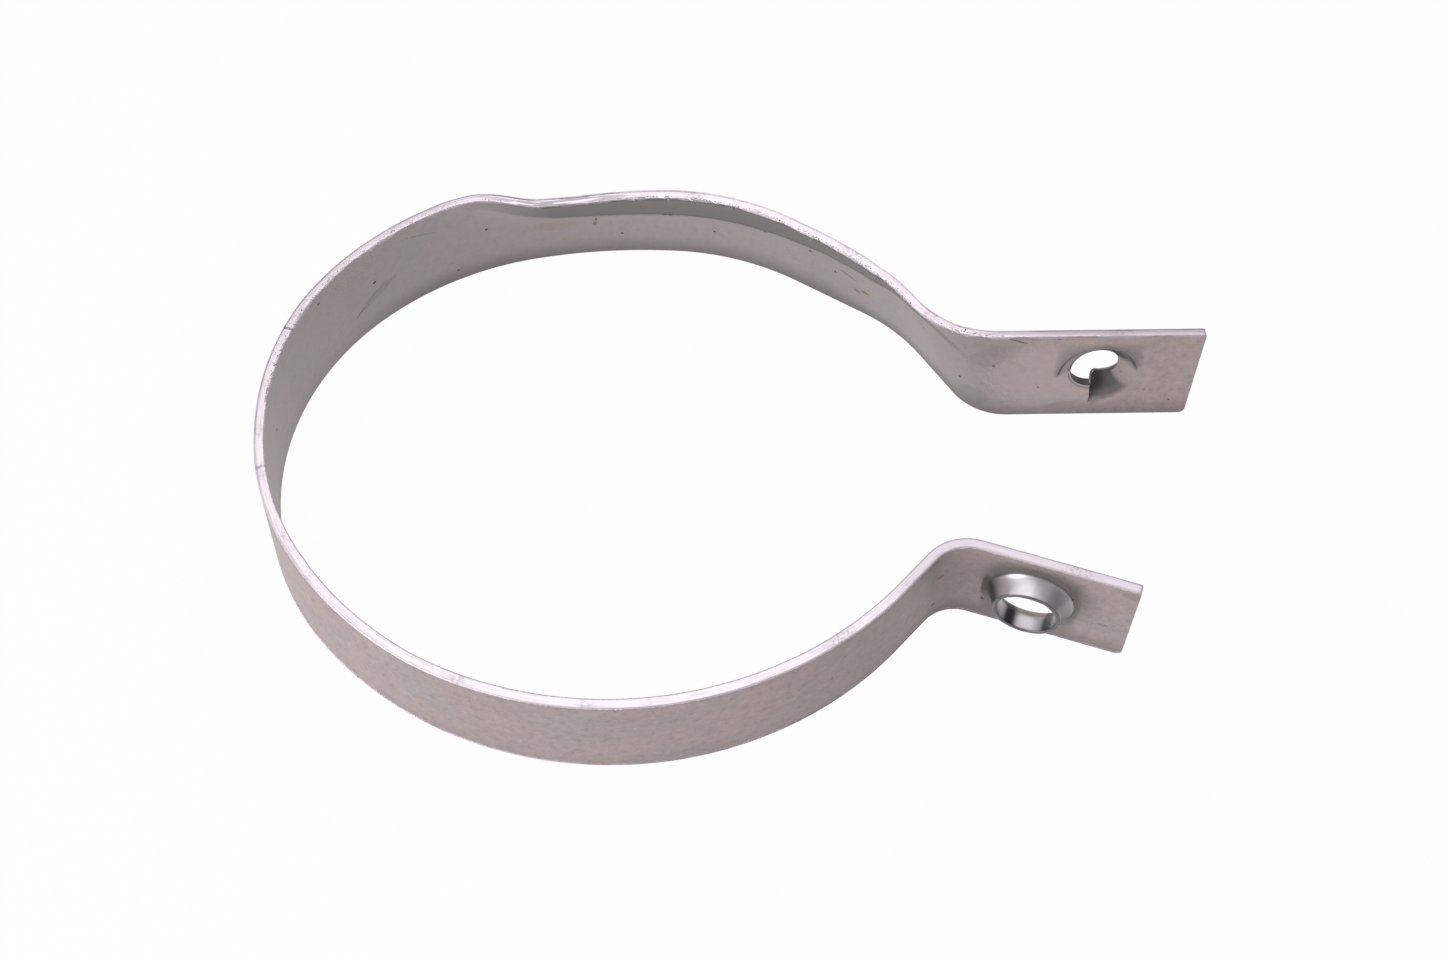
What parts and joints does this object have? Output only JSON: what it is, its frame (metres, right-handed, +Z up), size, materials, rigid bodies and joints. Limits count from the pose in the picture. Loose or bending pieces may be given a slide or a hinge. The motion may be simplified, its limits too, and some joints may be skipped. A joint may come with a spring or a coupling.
{
  "type": "exhaust strap clamp",
  "caption": "Open steel strap clamp for an exhaust pipe: a round band with two flat ears, one drawn into a screw collar and one pressed with a thread impression.",
  "frame": {"origin": "centre of the clamped pipe, level with the lower strap edge that the clamp lies on", "axes": "+Z up, along the pipe's axis; +X from the ring towards the two ears; +Y from the collared ear towards the ear with the thread impression"},
  "size_m": [0.1511, 0.1016, 0.0193],
  "materials": {
    "strap_steel": "dull zinc plate"
  },
  "bodies": {
    "root": {"clamp_strap": "strap_steel"}
  },
  "joints": []
}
____
TASK INSTRUCTIONS:
Copy all of the data exactly.

TASK SOLUTION:
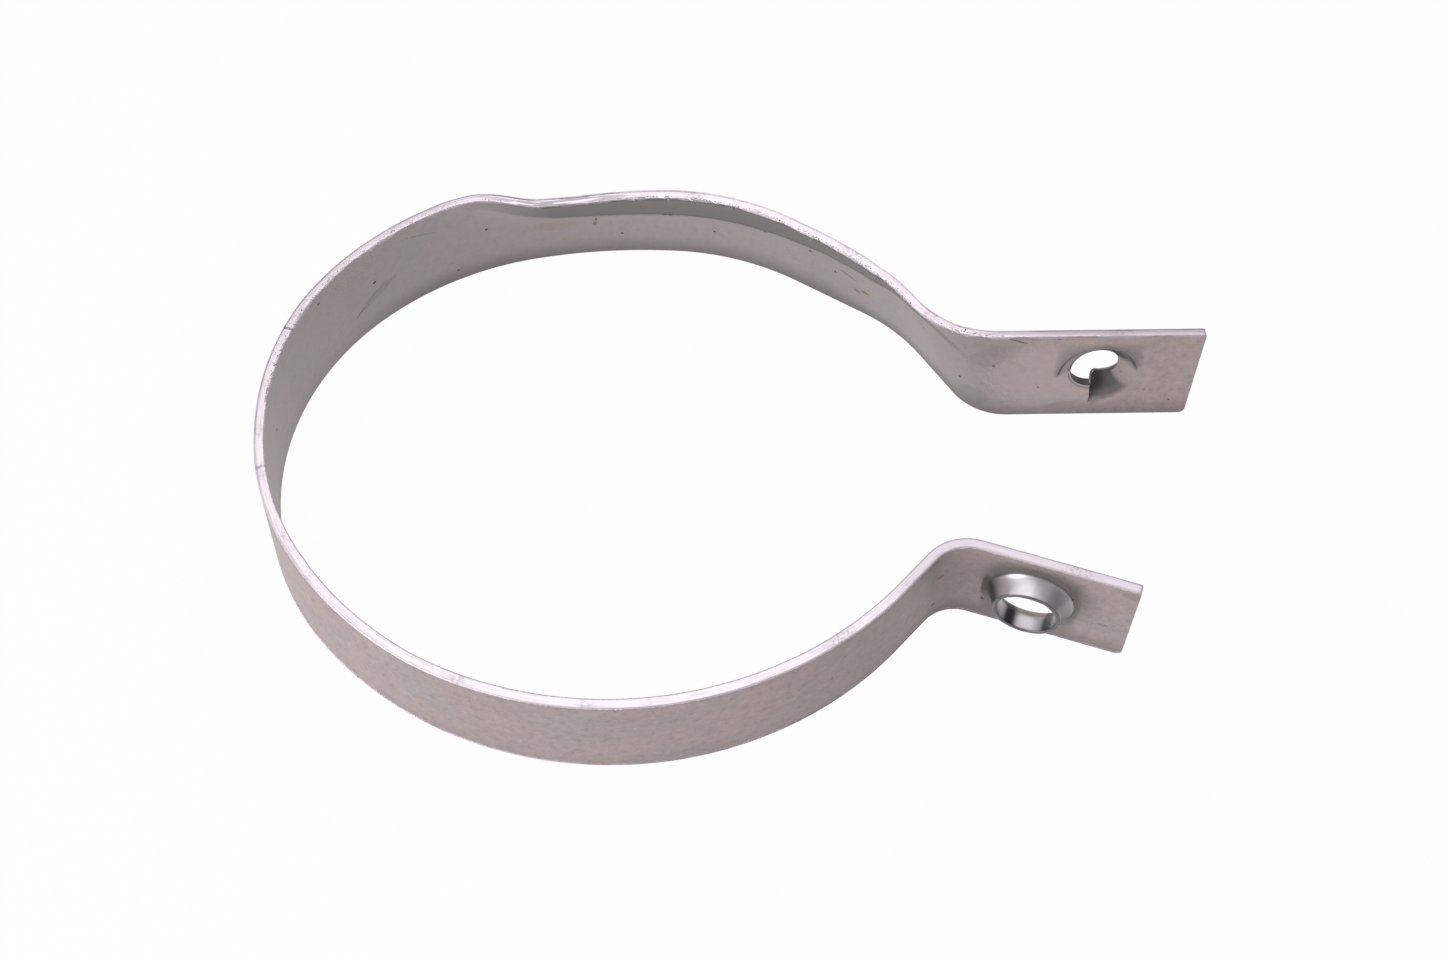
What parts and joints does this object have? Output only JSON: what it is, its frame (metres, right-handed, +Z up), size, materials, rigid bodies and joints. Limits count from the pose in the picture. Loose or bending pieces may be given a slide or a hinge. The motion may be simplified, its limits too, and some joints may be skipped. A joint may come with a spring or a coupling.
{
  "type": "exhaust strap clamp",
  "caption": "Open steel strap clamp for an exhaust pipe: a round band with two flat ears, one drawn into a screw collar and one pressed with a thread impression.",
  "frame": {"origin": "centre of the clamped pipe, level with the lower strap edge that the clamp lies on", "axes": "+Z up, along the pipe's axis; +X from the ring towards the two ears; +Y from the collared ear towards the ear with the thread impression"},
  "size_m": [0.1511, 0.1016, 0.0193],
  "materials": {
    "strap_steel": "dull zinc plate"
  },
  "bodies": {
    "root": {"clamp_strap": "strap_steel"}
  },
  "joints": []
}